If a delay is excusable, a claimant is entitled to a time extension, and may be entitled to compensation. Delays that are beyond a contractor’s control are generally viewed as excusable delays. Excusable delay examples outlined in Schindler include weather, strikes, floods, fires, earthquakes and other similar natural disasters, acts of municipal and government authorities, acts of God or force majeure, delays by subcontractors or suppliers arising from unforeseen events beyond their control and without fault or negligence, and unanticipated soil conditions beyond the reasonable contemplation of the parties. It is important to keep in mind that these examples are generally viewed as excusable delay events, although it is not necessarily the case in all contracts.
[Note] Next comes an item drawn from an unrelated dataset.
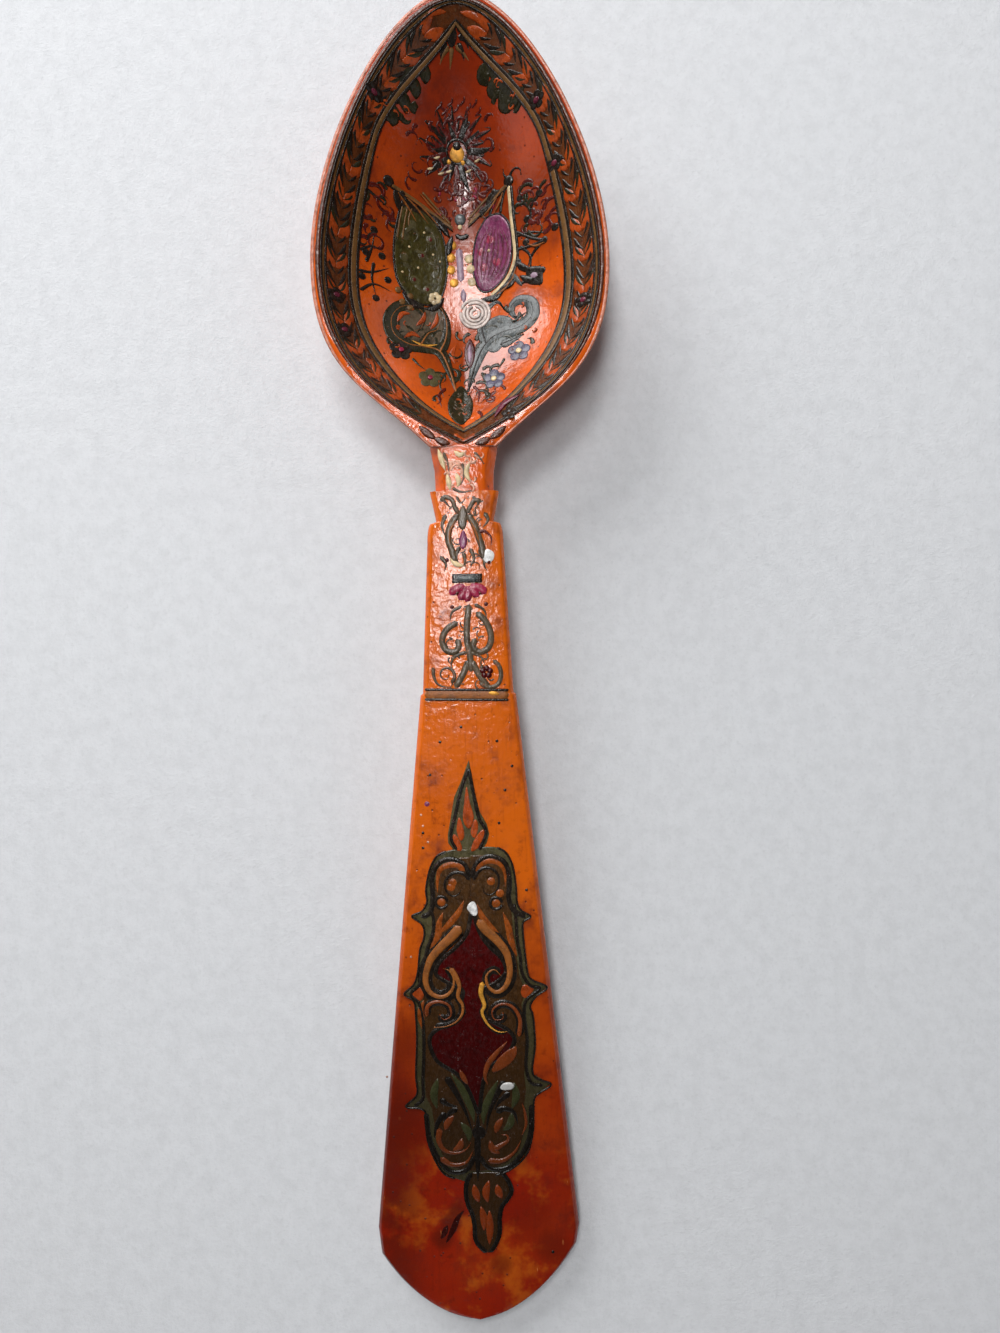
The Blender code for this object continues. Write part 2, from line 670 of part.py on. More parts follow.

Non-excusable delays, on the other hand, are delays that do not result in any entitlement to time extension or compensation, and may result in liability exposure to other parties for the cost consequences resulting from the delay. Non-excusable delays can include those resulting from parties failing to perform their own obligations. Careful attention must be paid to the express wording of the contract, however, in determining whether or not an event is excusable, and therefore, whether or not the resulting costs for the delay are compensable.
Notice of Delay
It is important that proper notice be provided to the other party, as required by the contract and as soon as the delay occurs or becomes apparent. Failure to provide notice required by the contract can be fatal to your claim. This notice should be as clear as possible that there is, or is anticipated to be, a delay in project completion (or completion of a milestone).
Impact of Delay
It is also important and is often difficult to determine whether or not the longest chain of logically connected project activities, if delayed, would delay the end date of the project (i.e., the “critical path”) or if an activity in the project was simply delayed without affecting the critical path – for example, because of early completion of another activity (i.e., the “float”). This analysis typically requires the opinion of an expert and is often the determining factor whether or not a party is entitled to relief for a delay claim. This analysis requires breaking the overall delay into components and apportioning time, responsibility, and costs. The reality in the industry which was recognized by the Court in Schindler is there are several “concurrent” and overlapping events that result in project delays. Such an approach is more likely to lead to a fair and just result is assessing responsibility such as where the evidence supports a finding of multiple parties delaying the project.
These considerations are important when reviewing, entering into, or negotiating your contracts. If care can be taken up front to address delay-related issues by clearly defining terms in the contract and by properly scheduling/executing construction activities, this will Put Your House in Order by mitigating potential legal costs and the time you will be obligated to invest to establish your position in the event of a dispute.